Although met with sharp criticism, the infamous tax has secured the vote and favor of health groups. The executive director of Healthy Food America, Jim Krieger, believes Cook County, like other regions in the U.S. that have implemented a soda tax, is setting a good example for other cities to follow in order to help people avoid health related issues.

“By following the example of the seven that have already acted [by implementing a soda tax],” Krieger said,  “cities have a golden opportunity to help their people avoid premature death and illness and cut health costs, while raising revenue to make residents’ lives better in other ways, as well,” Krieger said.

He further explained the fiscal and health benefits of the tax, both in the short and long term.

“A tax of one cent per ounce in those 21 jurisdictions would reach 23.5 million people with health benefits including declining rates of diabetes, nearly 60,000 fewer cases of obesity, nearly 4,000 fewer premature deaths, and avoided health care costs of over $1.2 billion.

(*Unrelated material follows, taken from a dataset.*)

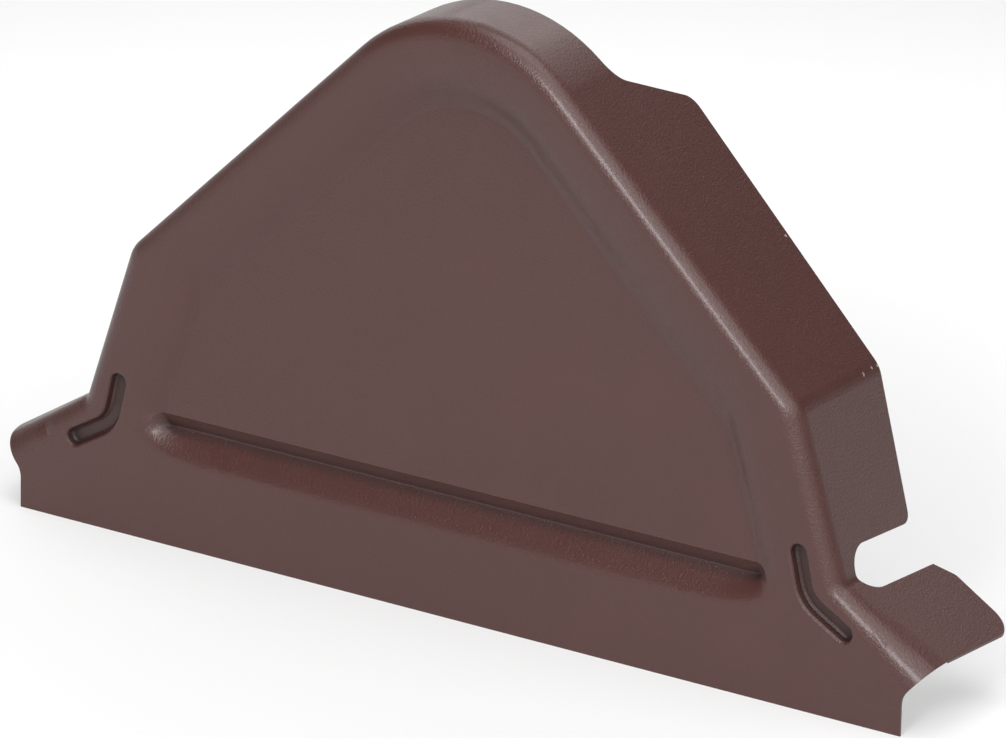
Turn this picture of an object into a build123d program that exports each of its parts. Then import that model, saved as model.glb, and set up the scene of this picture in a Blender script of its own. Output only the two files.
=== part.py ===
from build123d import *
from math import atan2, cos, degrees, hypot, radians, sin, tan
import os

# Ridge end cap: one sheet of painted steel, pressed to a house-shaped front with a flange that runs
# back over the ridge, and two short feet that reach out over the roof on either side.
# X is across the ridge, Y runs back along it from the front face, Z is up from the bottom edge.
# All sizes are millimetres, to the outside of the sheet.

# Overall sizes
sheet = 0.5
base_width = 240.0
knee_height = 69.8
slope_angle = 43.9
peak_radius = 40.0

# Corners of the flange line, seen from the front
knee_inset = 29.7
knee_radius = 8.0
waist_inset = 17.1
waist_height = 30.8
waist_radius = 2.5
foot_overhang = 7.3
foot_angle = 31.4

# Rounding between the front and the flange, which grows wider out along each foot from its root
shoulder_radius = 4.5
foot_shoulder_radius = 8.0
foot_root = 2.0

# How far back the flange runs from the front
peak_depth = 20.0
slope_depth = 39.7
knee_depth = 35.7
waist_depth = 32.4
foot_depth = 35.5

# Relief in the rear edge over the peak, as half widths at its floor and between its top corners
relief_floor = 28.7
relief_top = 37.0
relief_floor_radius = 5.5
relief_top_radius = 3.0

# Notch at each waist, where the flange turns out into the foot, and the lip of the foot behind it
notch_width = 10.7
notch_start = 8.0
notch_rise = 1.0
notch_skew = 3.0
notch_corner_radius = 2.5
notch_lip_radius = 2.0
foot_lip_start = 4.7
foot_lip_end = 9.1

# Side edges of the front and the corners of the feet
side_edge = 9.2
side_edge_radius = 5.0
side_edge_rise = 7.2
foot_neck_overhang = 6.3
foot_neck_depth = 9.0
foot_corner_radius = 5.0

# Sunk panel: its depth in the plane of the bottom edge, the lean that takes its floor deeper towards the
# peak, how far in its floor starts from each edge, and the width of the bank down to it
panel_depth = 1.1
panel_lean = 1.8
panel_slope_border = 19.8
panel_side_border = 20.6
panel_slope_bank = 15.0
panel_side_bank = 9.0
panel_foot_bank = 3.0
panel_peak_radius = 24.0
panel_knee_radius = 12.0
panel_foot_radius = 3.0

# Bank of the panel: share of its width, counted inwards, and share of the depth reached there
bank_steps = [(-0.2, -0.012), (0, 0), (0.3, 0.09), (0.6, 0.38), (0.85, 0.84), (1, 1)]

# Long bead across the foot of the panel, steep on its upper side and soft on its lower side
bead_end_border = 16.5
bead_crest = 31.7
bead_valley = 27.9
bead_toe = 19.8
bead_toe_sweep = 25.0
bead_depth = 4.2
bead_floor = 0.3
bead_end_run = 6.5
bead_toe_corner = 0.62
bead_crest_corner = 0.3

# Bead: share of its depth, then how far the toe and ends, and the crest, have drawn in at that depth
bead_steps = [
    (-0.02, -0.12, -0.06),
    (0.0, 0.0, -0.05),
    (0.1, 0.28, -0.04),
    (0.42, 0.56, 0.0),
    (0.7, 0.76, 0.42),
    (0.93, 0.92, 0.84),
    (1.0, 1.0, 1.0),
]

# Cranked rib beside each waist, placed by its elbow, with a leg up beside the side and one down by the foot
rib_width = 5.3
rib_depth = 2.2
rib_elbow_inset = 8.2
rib_elbow_drop = 4.4
rib_elbow_radius = 8.0
rib_upper = 10.6
rib_upper_angle = 77.0
rib_lower = 11.5
rib_lower_angle = 30.0

# Rib: share of its depth, and how far its wall has drawn in at that depth
rib_steps = [(-0.05, -0.15), (0.06, 0.35), (0.2, 0.6), (0.78, 0.95), (1.0, 1.5)]

# Share of the sheet by which the inner skin stands off the walls of the bead and of the ribs
bead_skin = 0.35
rib_skin = 0.6

# The pressed forms run past the trimmed edges by this much
spare = 12.0

# Places worked out from the sizes above
slope = radians(slope_angle)
foot = radians(foot_angle)
half_base = base_width / 2
knee_x = half_base - knee_inset
apex_height = knee_height + knee_x * tan(slope)
height = apex_height - peak_radius * (1 / cos(slope) - 1)
waist_x = half_base - waist_inset
side_lean = (waist_x - knee_x) / (knee_height - waist_height)
foot_end = half_base + foot_overhang
foot_neck = half_base + foot_neck_overhang
bead_half_length = waist_x - bead_end_border
far_x = foot_end + spare
far_z = waist_height - (far_x - waist_x) * tan(foot)
foot_tip = (foot_end - waist_x) / cos(foot)
foot_far = (far_x - waist_x) / cos(foot)
foot_far_radius = shoulder_radius + (foot_shoulder_radius - shoulder_radius) * foot_far / foot_tip

# Middle line of the right rib
rib_up = radians(rib_upper_angle)
rib_down = radians(rib_lower_angle)
elbow_x = waist_x - rib_elbow_inset
elbow_z = waist_height - rib_elbow_drop
rib_line = [
    (elbow_x - rib_upper * cos(rib_up), elbow_z + rib_upper * sin(rib_up)),
    (elbow_x, elbow_z),
    (elbow_x + rib_lower * cos(rib_down), elbow_z - rib_lower * sin(rib_down)),
]

# Line of the flange as seen from the front, right half
flange_line = [(0, apex_height), (knee_x, knee_height), (waist_x, waist_height), (far_x, far_z), (far_x, -spare)]
flange_radii = [peak_radius, knee_radius, waist_radius, 0, 0]

# Rear edge of the flange and outer ends of the feet as seen from above, right half
rear_edge = [
    (relief_floor, peak_depth),
    (relief_top, slope_depth),
    (knee_x, knee_depth),
    (waist_x, waist_depth),
    (waist_x + foot_lip_start, waist_depth),
    (waist_x + foot_lip_end, foot_depth),
    (foot_end, foot_depth),
    (foot_neck, foot_neck_depth),
    (foot_neck, -spare),
]
rear_radii = [relief_floor_radius, relief_top_radius, 0, 0, 0, notch_lip_radius, foot_corner_radius, 0, 0]

# Space outside the right side edge of the front, which steps out under the foot
side_cut = [
    (half_base, -spare),
    (half_base, side_edge),
    (foot_neck, side_edge + side_edge_rise),
    (far_x, side_edge + side_edge_rise),
    (far_x, -spare),
]
side_cut_radii = [0, side_edge_radius, 0, 0, 0]


def both_sides(points):
    """The points given for the right half, joined by their images on the left half."""
    return points + [(-x, z) for x, z in reversed(points) if x > 0]


def both_radii(radii):
    """Corner radii for both_sides, where the first corner lies on the middle plane."""
    return radii + radii[:0:-1]


def house(slope_gap, side_gap, floor, radii):
    """Outline like the front's own, at given distances inside its slopes and its sides."""
    slope_top = apex_height - slope_gap / cos(slope)
    side_base = waist_x - side_gap * hypot(1, side_lean)
    corner_x = (side_base - side_lean * (slope_top - waist_height)) / (1 - side_lean * tan(slope))
    corner_z = slope_top - corner_x * tan(slope)
    foot_x = side_base - side_lean * (floor - waist_height)
    corners = [(0, slope_top), (corner_x, corner_z), (foot_x, floor)]
    FilletPolyline(*both_sides(corners), radius=both_radii(radii), close=True)


def bead_outline(half_length, crest, toe, sweep):
    """Long rounded outline of the bead, with lower corners that sweep in along its lower edge."""
    crest_corner = bead_crest_corner * (crest - toe)
    crest_x = half_length - crest_corner
    crest_z = crest - crest_corner
    toe_x = half_length - sweep
    toe_z = toe + bead_toe_corner * (crest - toe)
    Line((crest_x, crest), (-crest_x, crest))
    TangentArc((-crest_x, crest), (-half_length, crest_z), tangent=(-1, 0))
    Line((-half_length, crest_z), (-half_length, toe_z))
    Bezier((-half_length, toe_z), (-half_length, toe), (-toe_x, toe))
    Line((-toe_x, toe), (toe_x, toe))
    Bezier((toe_x, toe), (half_length, toe), (half_length, toe_z))
    Line((half_length, toe_z), (half_length, crest_z))
    TangentArc((half_length, crest_z), (crest_x, crest), tangent=(0, 1))


def panel_plane(depth, lean):
    """Plane level with the panel at one stage of its bank, leaning back about the X axis."""
    return Plane(origin=(0, depth, 0), x_dir=(1, 0, 0), z_dir=(0, -cos(radians(lean)), sin(radians(lean))))


def foot_plane(distance):
    """Plane across the right foot, at a distance out from the waist corner along its slope."""
    origin = (waist_x + distance * cos(foot), 0, waist_height - distance * sin(foot))
    return Plane(origin=origin, x_dir=(0, 1, 0), z_dir=(cos(foot), 0, -sin(foot)))


def foot_section(front, rear, inset, radius):
    """Cross section of a foot, seen along it, with its outer surface on the local X axis."""
    drop = (waist_height + 2 * spare) / cos(foot)
    corners = [(front, -inset), (rear, -inset), (rear, -drop), (front, -drop)]
    FilletPolyline(*corners, radius=[radius, 0, 0, 0], close=True)


def notch_plane(side):
    """Plane that faces a waist corner squarely, with its X axis running back along the flange."""
    tilt = radians((degrees(atan2(side_lean, 1)) + 90 - foot_angle) / 2)
    facing = (side * cos(tilt), 0, sin(tilt))
    return Plane(origin=(side * waist_x, 0, waist_height), x_dir=(0, 1, 0), z_dir=facing)


def pressed_form(inset):
    """The solid form that lies inside one skin of the sheet, drawn in by the inset."""
    with BuildPart() as form:
        # Space under the flange line, with its front edge rounded over
        with BuildSketch(Plane.XZ.offset(-inset)):
            with BuildLine():
                FilletPolyline(*both_sides(flange_line), radius=both_radii(flange_radii), close=True)
            make_face()
            if inset:
                offset(amount=-inset, kind=Kind.INTERSECTION)
        extrude(amount=-(slope_depth + spare))
        rim = form.faces().sort_by(Axis.Y)[0].edges().sort_by(Axis.Z)[3:]
        fillet(rim, shoulder_radius - inset)

        # Feet, flat at the rear and with a front rounding that widens towards their ends
        split(bisect_by=foot_plane(foot_root), keep=Keep.BOTTOM)
        for distance, radius in ((foot_root, shoulder_radius), (foot_far, foot_far_radius)):
            with BuildSketch(foot_plane(distance)):
                with BuildLine():
                    foot_section(inset, foot_far_radius, inset, radius - inset)
                make_face()
        loft(ruled=True)
        with BuildSketch(foot_plane(foot_root)):
            with BuildLine():
                foot_section(foot_far_radius, slope_depth + spare, inset, 0)
            make_face()
        extrude(amount=foot_far - foot_root)
        split(bisect_by=Plane.YZ, keep=Keep.TOP)
        mirror(about=Plane.YZ)

        # Panel, sunk by a soft bank that steepens inwards and then levels out
        for across, down in bank_steps:
            short = 1 - across
            radii = [
                panel_peak_radius + short * panel_slope_bank,
                panel_knee_radius + short * panel_side_bank,
                panel_foot_radius + short * panel_foot_bank,
            ]
            with BuildSketch(panel_plane(inset + down * panel_depth, down * panel_lean)):
                with BuildLine():
                    house(
                        panel_slope_border - short * panel_slope_bank,
                        panel_side_border - short * panel_side_bank,
                        bead_valley - short * panel_foot_bank,
                        radii,
                    )
                make_face()
        loft(mode=Mode.SUBTRACT)

        # Bead
        grow = inset * bead_skin
        for down, toe_in, crest_in in bead_steps:
            with BuildSketch(Plane.XZ.offset(-inset - down * bead_depth)):
                with BuildLine():
                    bead_outline(
                        bead_half_length - toe_in * bead_end_run + grow,
                        bead_crest - crest_in * (bead_crest - bead_valley) + grow,
                        bead_toe + toe_in * (bead_valley - bead_toe - bead_floor) - grow,
                        bead_toe_sweep + toe_in * (bead_end_run - bead_toe_sweep),
                    )
                make_face()
        loft(mode=Mode.SUBTRACT)

        # Ribs
        grow = inset * rib_skin
        for side in (1, -1):
            for down, drawn_in in rib_steps:
                with BuildSketch(Plane.XZ.offset(-inset - down * rib_depth)):
                    with BuildLine():
                        FilletPolyline(*[(side * x, z) for x, z in rib_line], radius=rib_elbow_radius)
                        offset(amount=rib_width / 2 - drawn_in + grow)
                    make_face()
            loft(ruled=True, mode=Mode.SUBTRACT)
    return form.part


with BuildPart() as end_cap:
    add(pressed_form(0))
    add(pressed_form(sheet), mode=Mode.SUBTRACT)

    # Bottom edge, rear edge and ends of the feet
    with BuildSketch():
        with BuildLine():
            FilletPolyline(*both_sides(rear_edge), radius=rear_radii + rear_radii[::-1], close=True)
        make_face()
    extrude(amount=height + spare, mode=Mode.INTERSECT)

    # Side edges of the front
    for side in (1, -1):
        with BuildSketch(Plane.XZ.offset(spare)):
            with BuildLine():
                FilletPolyline(*[(side * x, z) for x, z in side_cut], radius=side_cut_radii, close=True)
            make_face()
        extrude(amount=-(spare + foot_neck_depth), mode=Mode.SUBTRACT)

    # Notches, rounded at their inner ends
    for side in (1, -1):
        with BuildSketch(notch_plane(side)):
            with Locations((notch_start + notch_width / 2, side * notch_rise)):
                Circle(notch_width / 2)
                Rectangle(slope_depth, notch_width, -side * notch_skew, align=(Align.MIN, Align.CENTER))
        extrude(amount=spare, both=True, mode=Mode.SUBTRACT)

    # Rounded corners of the flange over the mouths of the notches
    for side in (1, -1):
        mouth = notch_plane(side).from_local_coords((waist_depth, side * notch_width / 2))
        across_sheet = end_cap.edges().filter_by(lambda edge: edge.length < 2 * sheet)
        fillet(across_sheet.sort_by_distance(mouth)[0], notch_corner_radius)

end_cap.part.label = "end_cap"

os.makedirs("parts", exist_ok=True)
export_step(end_cap.part, "parts/end_cap.step")
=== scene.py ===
import math

import bpy
from mathutils import Matrix, Vector

# Ridge end cap: one pressed sheet of steel in satin chocolate-brown paint, standing on its cut bottom edge.

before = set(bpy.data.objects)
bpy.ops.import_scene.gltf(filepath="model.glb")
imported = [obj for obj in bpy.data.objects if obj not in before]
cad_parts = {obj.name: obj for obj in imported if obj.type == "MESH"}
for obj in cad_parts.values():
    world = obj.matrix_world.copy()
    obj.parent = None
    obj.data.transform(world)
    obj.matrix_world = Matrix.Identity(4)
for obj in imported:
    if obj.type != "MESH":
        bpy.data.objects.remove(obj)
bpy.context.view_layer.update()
MM = 0.001


def linear(hex_colour):
    """An sRGB hex colour as the linear RGBA that a shader takes."""
    parts = [int(hex_colour[i:i + 2], 16) / 255 for i in (1, 3, 5)]
    return [c / 12.92 if c <= 0.04045 else ((c + 0.055) / 1.055) ** 2.4 for c in parts] + [1.0]


def add_node(tree, kind, inputs=None, **settings):
    """Adds a node with its settings, and fills its inputs by a link from a socket or by a plain value."""
    node = tree.nodes.new(kind)
    for name, value in settings.items():
        setattr(node, name, value)
    for name, value in (inputs or {}).items():
        if isinstance(value, bpy.types.NodeSocket):
            tree.links.new(value, node.inputs[name])
        else:
            node.inputs[name].default_value = value
    return node


# Camera

CAMERA_AZIMUTH = math.radians(33.33)
CAMERA_ELEVATION = math.radians(19.84)
CAMERA_ROLL = math.radians(1.13)
CAMERA_TARGET = Vector((13.83, 0, 62.97)) * MM
CAMERA_DISTANCE = 2049.3 * MM
CAMERA_LENS = 328.4


def direction(azimuth, elevation):
    """Unit vector out from the object, with azimuth 0 straight in front and 90 to the right."""
    level = math.cos(elevation)
    return Vector((math.sin(azimuth) * level, -math.cos(azimuth) * level, math.sin(elevation)))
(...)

The sugary drink levies would raise nearly $1 billion each year for investment in improving communities and promoting health.”

Coach Fernando Perez encourages good nutritional  habits among students and believes the tax may make a small change in the drinking habits of student athletes.

“In general the drinking habits need improvement. Too many athletes choose these drinks more because of comfort than out of function. There are many factors that lead to the comfort choice so the problem is much larger than people think. The sugar tax can make a change, but a small one. Good nutritional habits are made through good conscious choices.”

“Over the years I have seen the effect of these energy drinks with athletes. Most of them not good. One can trace that back to nutrient deficiency. A good number of athletes do not get adequate nutrients necessary for their daily demand,” Perez said.

With only a month and few days since the tax has been implemented, only time can tell if the tax it will benefit Cook County or continue to attract resentment from retailers and some legislators. For now, remains another tax on the already burdened shoulders of Illinois residents.